Dans cette nouvelle version « théâtrale », le jeu entre l’image filmée et la représentation a un peu tendance à se faire au détriment de la seconde. La forte charge symbolique des images, évoquant les arrière-plans du drame — l’enfance, l’adolescence et les derniers démêlés des protagonistes avant le drame final — phagocyte un peu le spectacle et brouille la lisibilité d’une intrigue déjà fragmentaire. À cette version, le metteur en scène a ajouté deux airs supplémentaires : une mélodie extraite des Proses lyriques, chantée par le Médecin, personnage jusque là plutôt épisodique dont elle renforce le caractère double ainsi qu’une berceuse pour le personnage « fantomatique » de Madeline, la sœur morte de Roderick Usher. L’unité dramatique doit beaucoup au piano d’Emmanuel Christien qui réalise le tour de force de suggérer de façon très convaincante ce que l’orchestre pourrait apporter à la partition et à créer la tension nécessaire. On retrouve à cinq ans de distance, la même distribution des fidèles de la compagnie, Alexandre Artemenko en Roderick, Anne-Marie Suire en Madeline, Olivier Gourdy dans le rôle de l’Ami et Bastien Rimondi dans celui du médecin. Tous en cinq ans ont gagné en maturité vocale et en présence scénique et se sont approprié des rôles théâtralement exigeants que le cadre de la scène rend encore plus crédibles.

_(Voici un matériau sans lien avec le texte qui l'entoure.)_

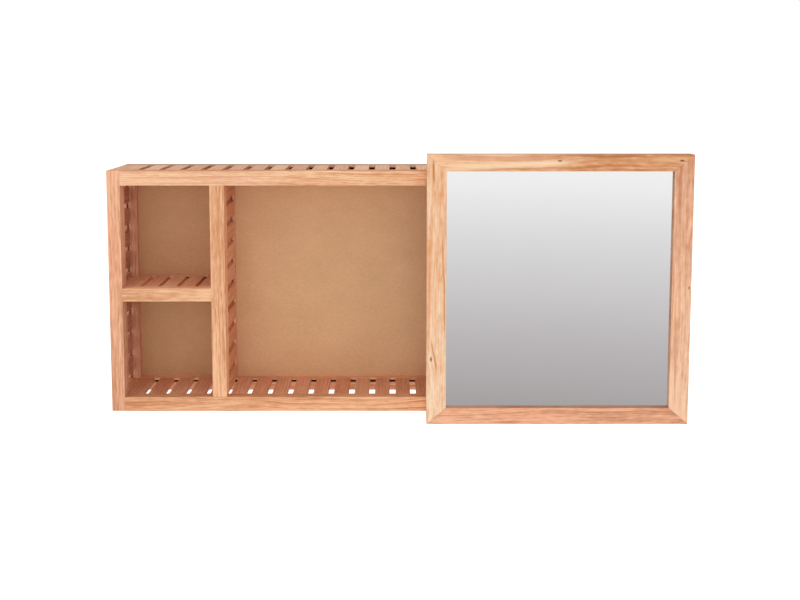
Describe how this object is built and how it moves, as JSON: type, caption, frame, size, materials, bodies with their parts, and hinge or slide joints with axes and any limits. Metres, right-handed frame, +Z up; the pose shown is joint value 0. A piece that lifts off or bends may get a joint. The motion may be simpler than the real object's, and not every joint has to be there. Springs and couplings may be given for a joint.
{
  "type": "wall mirror cabinet",
  "caption": "Wide shallow wall cabinet in slatted timber with open compartments and a square framed mirror door that slides along its front on rollers.",
  "frame": {"origin": "midpoint between the centres of the two round wall hanger holes, on the wall plane at the back of the cabinet", "axes": "+X along the cabinet to the viewer's right, +Y horizontally into the wall, +Z up"},
  "size_m": [0.9912, 0.146, 0.4624],
  "materials": {
    "frame_wood": "oiled hardwood with open grain",
    "slat_wood": "oiled hardwood slats",
    "inner_wood": "oiled hardwood",
    "door_wood": "oiled hardwood with open grain",
    "peg_wood": "plain beech",
    "panel_board": "smooth fibreboard",
    "backing_board": "hardboard",
    "mirror": "silvered float glass",
    "steel": "zinc plated",
    "nylon": "natural nylon",
    "rubber": "brown rubber"
  },
  "bodies": {
    "cabinet": {"top_front_rail": "frame_wood", "top_rear_rail": "inner_wood", "bottom_front_rail": "frame_wood", "bottom_rear_rail": "inner_wood", "left_front_stile": "frame_wood", "left_rear_stile": "inner_wood", "right_front_stile": "frame_wood", "right_rear_stile": "inner_wood", "left_side_rails": "inner_wood", "right_side_rails": "inner_wood", "top_slats": "slat_wood", "bottom_slats": "slat_wood", "left_side_slats": "slat_wood", "right_side_slats": "slat_wood", "left_divider_front_stile": "frame_wood", "left_divider_rear_stile": "inner_wood", "left_divider_slats": "slat_wood", "right_divider_front_stile": "frame_wood", "right_divider_rear_stile": "inner_wood", "right_divider_slats": "slat_wood", "left_shelf_front_rail": "frame_wood", "left_shelf_rear_rail": "inner_wood", "left_shelf_slats": "slat_wood", "right_shelf_front_rail": "frame_wood", "right_shelf_rear_rail": "inner_wood", "right_shelf_slats": "slat_wood", "back_panel": "panel_board", "corner_dowels": "peg_wood", "divider_pins": "peg_wood", "shelf_pins": "peg_wood", "hanger_plates": "steel", "hanger_screws": "steel", "track_stops": "rubber"},
    "door": {"door_top_rail": "door_wood", "door_bottom_rail": "door_wood", "door_left_stile": "door_wood", "door_right_stile": "door_wood", "door_splines": "peg_wood", "mirror_glass": "mirror", "mirror_backing": "backing_board", "bead_top": "door_wood", "bead_bottom": "door_wood", "bead_left": "door_wood", "bead_right": "door_wood", "left_roller_bracket": "steel", "right_roller_bracket": "steel", "left_roller_axle": "steel", "right_roller_axle": "steel", "bracket_screws": "steel", "left_door_guide": "nylon", "right_door_guide": "nylon", "guide_screws": "steel"},
    "roller_left": {"left_roller": "nylon"},
    "roller_right": {"right_roller": "nylon"}
  },
  "joints": [
    {"name": "door_slide", "type": "slide", "parent": "cabinet", "child": "door", "axis": [1, 0, 0], "range_m": [-0.562, 0]},
    {"name": "roller_left_spin", "type": "hinge", "parent": "door", "child": "roller_left", "pos_m": [0.131, -0.113, 0.02005], "axis": [0, 1, 0], "range_deg": [-3225, 5]},
    {"name": "roller_right_spin", "type": "hinge", "parent": "door", "child": "roller_right", "pos_m": [0.431, -0.113, 0.02005], "axis": [0, 1, 0], "range_deg": [-3225, 5]}
  ],
  "couplings": [
    {"joint": "roller_left_spin", "follows": "door_slide", "rad_per_m": 100},
    {"joint": "roller_right_spin", "follows": "door_slide", "rad_per_m": 100}
  ]
}
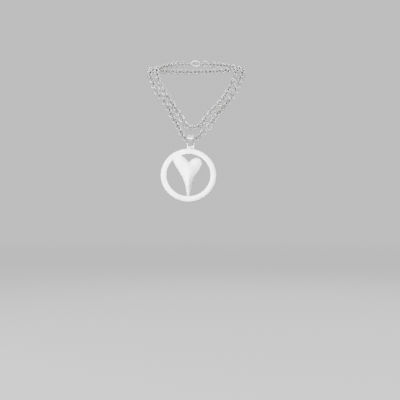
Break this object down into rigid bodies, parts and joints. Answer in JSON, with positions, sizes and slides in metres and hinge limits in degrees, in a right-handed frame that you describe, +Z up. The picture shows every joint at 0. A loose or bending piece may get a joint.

Une Lettre pour Emily Dickinson. Photographie © Isabelle Morisseau.
En guise de lever de rideau pour cet acte unique, Olivier Dhénin a eu la bonne idée de monter le bref opéra que le compositeur Lockrem Johnson (1924-1977) a consacré à la poétesse Emily Dickinson, figure majeure de la poésie américaine, morte recluse et ignorée à 56 ans. En trente-cinq minutes et quelques scènes, le livret évoque son milieu étriqué, l’incompréhension de son père, le soutien de sa sœur Lavinia et sa rencontre avec le Colonel Thomas Higginson, une des rares personnes à avoir manifesté un peu d’intérêt pour ses écrits et qui du reste éditera deux volumes de ses poèmes (retouchés par ses soins), après sa mort. Dans cette version, une de ses lettres et leur rencontre constituent l’épicentre du drame et offre une brève lueur d’espoir pour la jeune femme, mais ils déboucheront sur une déception et son retrait définitif dans son univers mental.
La mise en scène d’Olivier Dhenin joue d’un double décor, un petit intérieur cossu et étriqué en style d’époque qui s’ouvre sur une sorte de jardin rêvé dans lequel Emily apparait en robe blanche. Il évoque ainsi d’abord le milieu petit-bourgeois austère de la poétesse, puis la respiration vite déçue que lui apporte ce personnage extérieur. L’ensemble réussit à faire exister la personnalité et le drame du personnage avec beaucoup de crédibilité. La partition efficace est prévue pour un petit ensemble de chambre, ici réduit à trois instrumentistes — piano, violon et flûte. Seule petite réserve, le choix de la version française, élaborée par le compositeur lui-même et voulue par ses représentants actuels, pose quelques problèmes de prosodie et laisse une impression confuse dans les airs malgré quelques retouches faites çà et là pour en améliorer la fluidité. Comme le prouvent les deux poèmes en langue originale mis en musique, l’anglais dans lequel l’opéra a été conçu d’abord apporterait une tout autre évidence au chant. Quoiqu’il en soit, bien défendu par une distribution très investie, Anne-Marie Suire en Emily, Alexia Macbeth en Lavinia sa sœur, Olivier Gourdy en Colonel Higginson et Alexandre Artemenko en Mr Dickinson, l’opéra, bref, mais dense, reste une belle évocation de cette figure féminine, peu connue en France.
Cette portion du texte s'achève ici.